Table 1 shows the result of both models for occupation prediction (BIOS [2]) and mention prediction (PAN16 [25]) datasets. We observed that task performance of the debiased LM, BERT-NLI, is consistently lower than BERT-Base, which aligns with observations by [22]. Moreover, training adapters contain the gender information to a great extent on BIOS; while on PAN16, BERT-NLI leaks more gender information in the embeddings, although it has already been subject to debiasing.
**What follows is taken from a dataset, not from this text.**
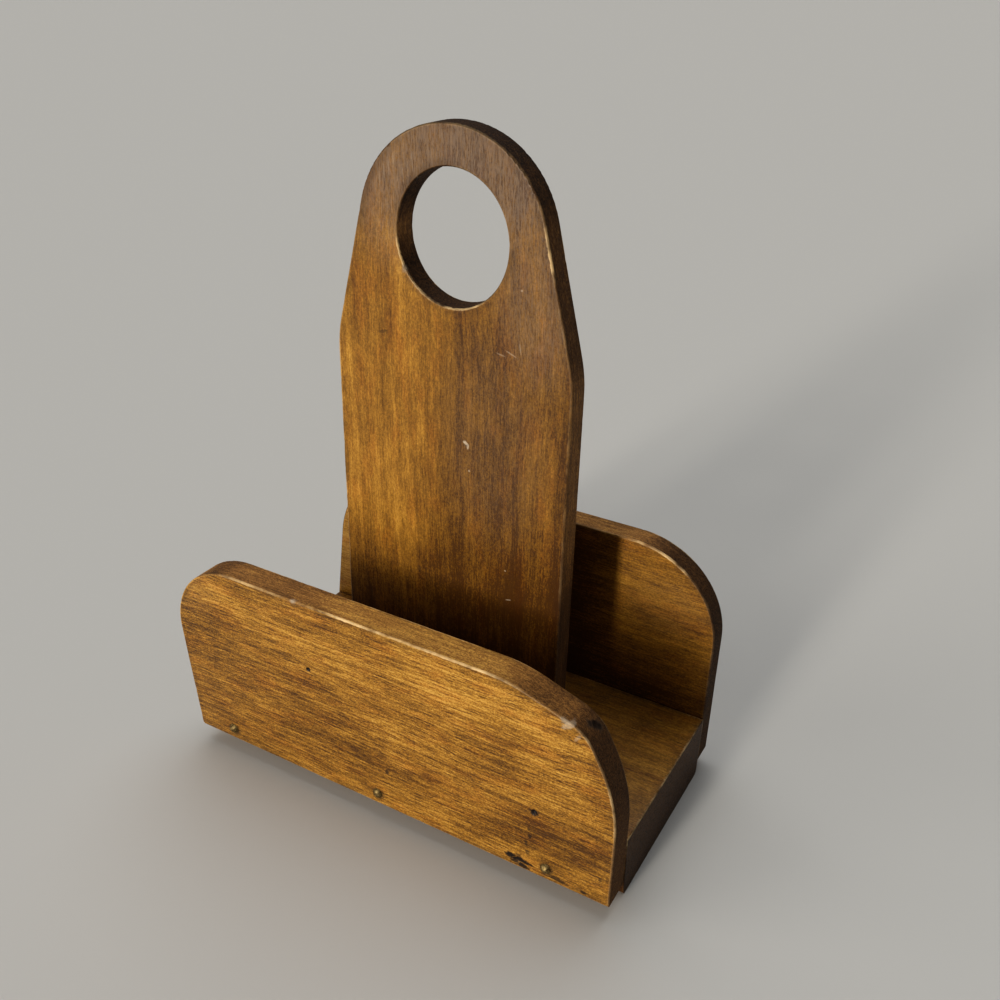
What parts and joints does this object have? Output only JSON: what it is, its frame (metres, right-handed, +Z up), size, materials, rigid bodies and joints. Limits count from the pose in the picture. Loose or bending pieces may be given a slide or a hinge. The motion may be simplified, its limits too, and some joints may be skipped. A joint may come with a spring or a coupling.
{
  "type": "napkin holder",
  "caption": "Wooden napkin holder: low rounded front and back panels nailed to a base board, with a tall handle board that has a finger hole and parts two napkin slots.",
  "frame": {"origin": "on the table, under the middle of the whole holder, nail heads and flared panel end included", "axes": "+Z up; +X along the panels, to the right for someone facing the lower front panel; -Y is the front"},
  "size_m": [0.1554, 0.0812, 0.2027],
  "materials": {
    "panel_wood": "satin varnish over golden-brown stain",
    "handle_wood": "satin varnish over red-brown stain",
    "base_wood": "satin varnish over brown stain, rougher saw-cut ends",
    "nail_brass": "dulled round head",
    "screw_steel": "dull zinc"
  },
  "bodies": {
    "root": {"base_board": "base_wood", "front_panel": "panel_wood", "back_panel": "panel_wood", "handle_board": "handle_wood", "front_nail_left": "nail_brass", "front_nail_middle": "nail_brass", "front_nail_right": "nail_brass", "back_nail_left": "nail_brass", "back_nail_middle": "nail_brass", "back_nail_right": "nail_brass", "handle_screw_left": "screw_steel", "handle_screw_right": "screw_steel"}
  },
  "joints": []
}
Table 1: Result of adapter training of BERT (BERT-Base) and a gender-debiased version of BERT (BERT-NLI) on two datasets with gender as the protected attribute. Here, *Task* corresponds to accuracy on the main classification task, and *Gender* is the balanced accuracy of the model concerning the protected attribute.
Model	BIOS		PAN16
Model	Task\(\uparrow\)	Gender\(\downarrow\)	Task\(\uparrow\)	Gender\(\downarrow\)
BERT-Base	\(84.3_{0.1}\)	\(67.0_{0.1}\)	\(92.4_{0.1}\)	\(70.7_{0.1}\)
BERT-NLI	\(84.1_{0.1}\)	\(64.5_{0.1}\)	\(88.2_{0.1}\)	\(73.7_{0.1}\)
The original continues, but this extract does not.